### Your instructions:
Everything from the line with "Turn this picture of an object into a three.js" through the line with "wasm.setup();" should be repeated exactly, both of those lines included, and nothing else.

─── Information provided

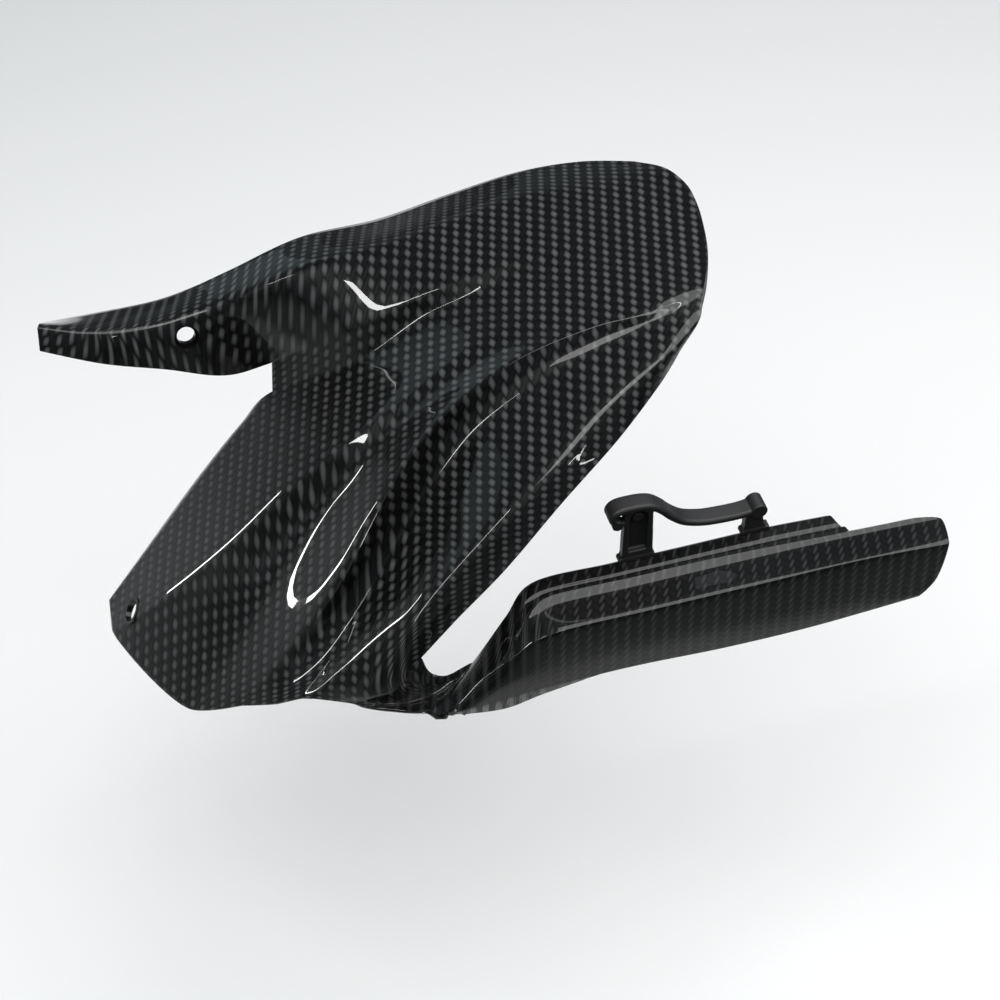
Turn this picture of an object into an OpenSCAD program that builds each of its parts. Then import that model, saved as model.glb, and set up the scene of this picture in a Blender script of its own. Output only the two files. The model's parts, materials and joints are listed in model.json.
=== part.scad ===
// Rear hugger mudguard: a one-piece carbon moulding that covers the front upper quarter of the
// rear tyre, with a mounting arm on the right, a front tab, and a chain guard on the left that
// carries a moulded hose guide.
// Frame: X forward, Y to the rider's left, Z up, as it sits on the machine.
// Millimetres. The drawing is built about the wheel axle and then moved so that the arm's
// screw hole is the origin.

/* [What to draw] */
// Piece to draw

/* [Moulding] */
// Thickness of the moulding
wall = 2; // [1.6:0.1:2.6]
// Rows of facets from one station of the loft to the next
rows_per_station = 5; // [3:1:7]

/* [Fender over the tyre] */
// Radius of the path that the fender follows over the tyre
arch_radius = 345; // [335:1:360]
// Angle above the horizontal where the arch runs out into the straight front panel
panel_angle = 35; // [31:1:39]
// Length of the front panel ahead of that angle
panel_length = 250; // [230:5:270]
// Length of the arch behind that angle, along its path
tail_length = 255; // [230:5:270]
// Half the width of the fender
fender_half_width = 120; // [112:1:128]
// Height of the ridges, in per cent of the usual height
relief = 100; // [60:5:120]

/* [Arm on the right] */
// Length of the arm ahead of the fender
arm_length = 133; // [120:1:150]
// Width of the arm's top face, with its inner face
arm_width = 48; // [42:1:54]
// Height of the arm's inner face at its root
arm_height = 44; // [38:1:50]

/* [Chain guard on the left] */
// Length of the chain guard
guard_length = 300; // [280:5:320]
// Sideways place of the guard's outer face
guard_outer = 165; // [160:1:170]
// Height of the guard's top face above the axle
guard_top = 214; // [208:1:220]
// Width of the guard, from its inner edge to its outer face
guard_width = 48; // [44:1:52]
// Depth of the skirt
skirt_depth = 45; // [38:1:52]
// Drop from the top face to the ledge that carries the hose guide
ledge_drop = 10; // [7:0.5:13]

/* [Screw holes] */
// Diameter of the hole in the arm
arm_hole_d = 11; // [9:0.5:12]
// Diameter of the round recess for the screw's head in the arm
recess_d = 15; // [14:0.5:16]
// Depth of that recess below the face of the arm
recess_depth = 3.5; // [3:0.25:4]
// Diameter of the hole in the front tab
tab_hole_d = 14; // [11:0.5:15]
// Diameter of the raised ring round the front tab's hole
tab_ring_d = 19; // [18:0.5:21]

/* [Hose guide] */
// Length of the guide's strap
strap_length = 88; // [84:1:94]
// Width of the strap
strap_width = 11.5; // [9:0.5:13]
// Thickness of the strap
strap_thickness = 4.5; // [3.5:0.5:5]
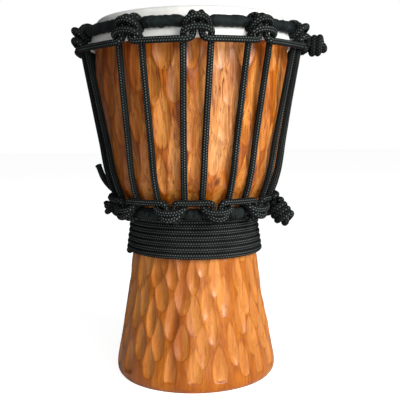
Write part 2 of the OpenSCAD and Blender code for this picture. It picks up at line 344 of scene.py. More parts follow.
FLECK_SIZE = 0.30      # half a pale fleck, a painted highlight on a stitch, in columns across and in stitches along
COLUMN_LIFT = 512.0    # whole and even, so that MODULO sees no column below zero
STITCH_LIFT = 4096.0   # whole, so that FRACT sees no stitch below zero


def rope_material():
    """Black braided cord, with painted highlights as pale flecks on its stitches. Pattern holds the
    braid's column across and its stitch along.
    """
    s = Shader("braided_rope")
    column, stitch = s.pattern()
    nearest = s.math("ROUND", column)
    lifted = s.math("ADD", nearest, COLUMN_LIFT)
    odd = s.math("MODULO", lifted, 2.0)
    run = s.math("ADD", s.math("ADD", stitch, STITCH_LIFT), s.math("MULTIPLY", odd, 0.5))
    run = s.math("SUBTRACT", s.math("FRACT", run), 0.5)
    side = s.math("SUBTRACT", column, nearest)
    lean = s.math("MULTIPLY_ADD", odd, 2 * BRAID_SLANT, -BRAID_SLANT)
    slant = s.math("MULTIPLY_ADD", run, lean, side)
    away = s.math("ADD", s.squared(slant, FLECK_SIZE), s.squared(run, FLECK_SIZE))
    fleck = s.math("SUBTRACT", 1.0, s.math("MINIMUM", away, 1.0))
    # Painted highlights: the pale flecks are brightest on the two columns that face outwards, away from
    # the drum.
    turn = s.math("MODULO", lifted, float(COLUMNS))
    faces_out = s.math("LESS_THAN", turn, 1.5)
    fleck = s.math("MULTIPLY", fleck, s.math("MULTIPLY_ADD", faces_out, 0.7, 0.3))
    place = s.place()
    lint = s.noise(place, 900, 4, 0.6)
    patch = s.noise(place, 60, 2, 0.5)
    glint = s.math("MULTIPLY", fleck, s.math("MULTIPLY_ADD", patch, 1.4, 0.1, clamp=True))
    colour = s.mix(glint, (0.0045, 0.0062, 0.0060, 1), (0.17, 0.195, 0.188, 1))
    threads = s.math("SINE", s.math("MULTIPLY", s.math("ADD", side, s.math("MULTIPLY", run, 0.5)), 40))
    height = s.math("ADD", s.math("MULTIPLY", threads, 0.15), s.math("MULTIPLY", lint, 0.6))
    return s.finish(
        Base_Color=colour, Roughness=0.75, Normal=s.bump(height, 0.00015), Specular_IOR_Level=0.08,
    )


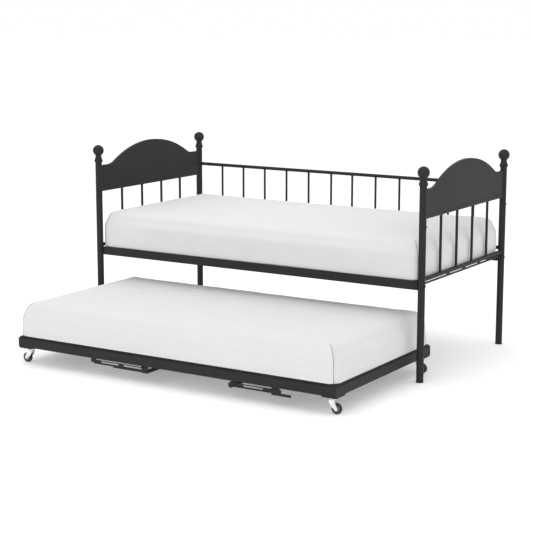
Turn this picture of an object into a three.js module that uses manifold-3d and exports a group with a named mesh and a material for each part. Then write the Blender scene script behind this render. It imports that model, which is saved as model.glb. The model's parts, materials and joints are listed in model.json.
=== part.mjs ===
import * as THREE from 'three';
import { mergeVertices } from 'three/addons/utils/BufferGeometryUtils.js';
import Module from 'manifold-3d';

const wasm = await Module();
wasm.setup();

// ---- driving dimensions, millimetres; X along the bed, Y from front to back, Z up ----
const GAP = 0.3; // clearance between touching pieces

// daybed frame
const BED_LENGTH = 1970; // end posts, centre to centre
const BED_DEPTH = 965; // front post to back post, centre to centre
const POST_R = 18;
const POST_WALL = 1.6;
const POST_SEAM_Z = 786; // the upper post plugs into the lower one here
const POST_TOP_Z = 966;
const BALL_R = 30;
const BALL_Z = 1030;
const FOOT_H = 7;

// arched end panel and the welded grille below it
const PANEL_T = 16;
const PANEL_BOTTOM_Z = 822;
const SHOULDER_Z = 947;
const ARCH_RISE = 107;
const ARCH_R = 684; // big convex arc
const FILLET_R = 125; // concave arc that runs out into the shoulder
const GRILLE_TUBE = 18; // square tube above and below the spindles
const END_BOTTOM_Z = 499; // underside of the lower end tube
const END_PITCH = 186;
const END_SPINDLE_R = 6.9;

// back grille
const BACK_TOP_Z = 870; // axis of the round top rail
const BACK_TOP_R = 9.5;
const BACK_BOTTOM_Z = 530;
const BACK_PITCH = 149.5;
const BACK_MIDDLE_PITCH = 137;
const BACK_SPINDLE_R = 6.1;

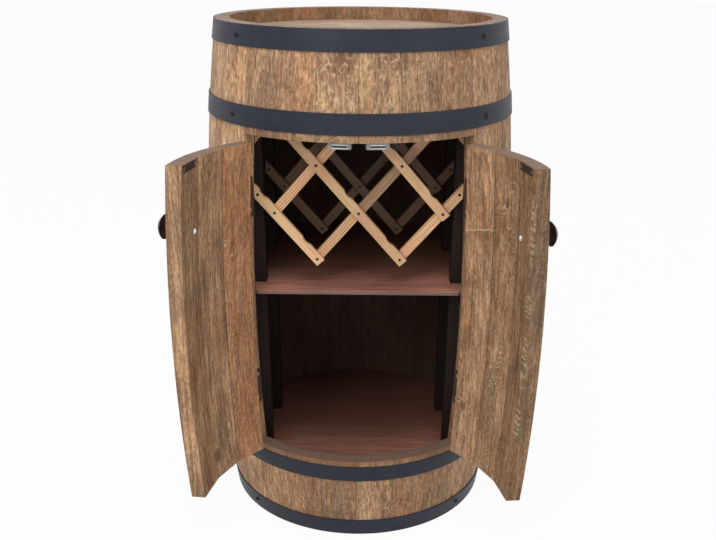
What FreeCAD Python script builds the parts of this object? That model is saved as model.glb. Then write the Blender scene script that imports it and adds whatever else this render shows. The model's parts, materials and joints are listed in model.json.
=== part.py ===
import FreeCAD, Part
import math
import os
import Sketcher

# Barrel bar cabinet: a standing wine barrel whose six front staves are cut through and
# hung as two doors.  Inside are a floor board, a shelf and a lattice rack for bottles.
#
# Frame: millimetres, origin on the floor on the barrel's axis, +Z up, the doors face -Y.
# An azimuth is an angle about +Z counted from the front (-Y) towards +X.
# The doors are stored open, turned about their hinge pins by left_open and right_open.

DRIVING_DIMENSIONS = (
    # barrel
    ("barrel_height", 800),
    ("belly_radius", 250),
    ("chime_radius", 222),
    ("stave_thickness", 22),
    ("stave_count", 24),
    ("stave_ease", 0.4),
    ("facet_allowance", 3),
    # heads
    ("head_thickness", 18),
    ("head_recess", 20),
    ("croze_radius", 208),
    ("head_play", 0.05),
    # doorway and doors
    ("door_stave_count", 3),
    ("doorway_half_turn", 43.25),
    ("doorway_low", 149),
    ("doorway_high", 653),
    ("door_low", 156),
    ("door_high", 647),
    ("free_edge_turn", 0.35),
    ("hinge_edge_turn", 0.8),
    ("pivot_radius", 253),
    ("left_open", 95),
    ("right_open", 95),
    # hoops
    ("hoop_thickness", 2),
    ("hoop_play", 0.05),
    ("chime_hoop_width", 29),
    ("lower_hoop_base", 112.5),
    ("lower_hoop_width", 27),
    ("upper_hoop_base", 663.5),
    ("upper_hoop_width", 29),
    ("floor_clearance", 0.5),
    # hinges
    ("hinge_low", 250),
    ("hinge_high", 560),
    ("hinge_length", 60),
    ("hinge_middle_knuckle", 19.6),
    ("hinge_knuckle_gap", 0.4),
    ("hinge_knuckle_radius", 4),
    ("hinge_bore_radius", 1.65),
    ("hinge_pin_radius", 1.6),
    ("hinge_leaf_thickness", 1.2),
    ("hinge_leaf_offset", 0.25),
    ("hinge_leaf_width", 20.4),
    ("hinge_leaf_start", 4.6),
    # boards and posts
    ("board_thickness", 10),
    ("floor_board_top", 95),
    ("floor_board_radius", 209),
    ("shelf_top", 411),
    ("shelf_thickness", 6),
    ("shelf_radius", 226.5),
    ("shelf_front", 165),
    ("ceiling_underside", 686),
    ("ceiling_radius", 211.5),
    ("post_width", 22),
    ("post_depth", 24),
    ("post_side", 145),
    ("post_front", 127),
    ("rear_post_front", 36),
    ("dowel_radius", 4),
    ("dowel_grip", 20),
    ("dowel_seat", 8),
    # lattice rack
    ("lattice_half_width", 63.7),
    ("lattice_half_height", 72.9),
    ("lattice_base", 454.8),
    ("lattice_side", 157),
    ("slat_width", 15),
    ("slat_thickness", 8),
    ("slat_overrun", 8),
    ("slat_ease", 0.7),
    ("neck_radius", 17),
    ("neck_bite", 2.5),
    ("neck_along", 33),
    # knobs
    ("left_knob_height", 550),
    ("right_knob_height", 544.5),
    ("knob_azimuth", 12.1),
    ("knob_radius", 17.5),
    ("knob_length", 31.5),
    ("knob_base_radius", 8),
    ("knob_neck_radius", 5.5),
    # door catches
    ("catch_width", 32),
    ("catch_depth", 14),
    ("catch_setback", 2),
    ("strike_height", 641),
    ("strike_length", 41),
    ("strike_width", 10.5),
    ("strike_thickness", 0.9),
)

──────

### Solved exercise:
Turn this picture of an object into a three.js module that uses manifold-3d and exports a group with a named mesh and a material for each part. Then write the Blender scene script behind this render. It imports that model, which is saved as model.glb. The model's parts, materials and joints are listed in model.json.
=== part.mjs ===
import * as THREE from 'three';
import { mergeVertices } from 'three/addons/utils/BufferGeometryUtils.js';
import Module from 'manifold-3d';

const wasm = await Module();
wasm.setup();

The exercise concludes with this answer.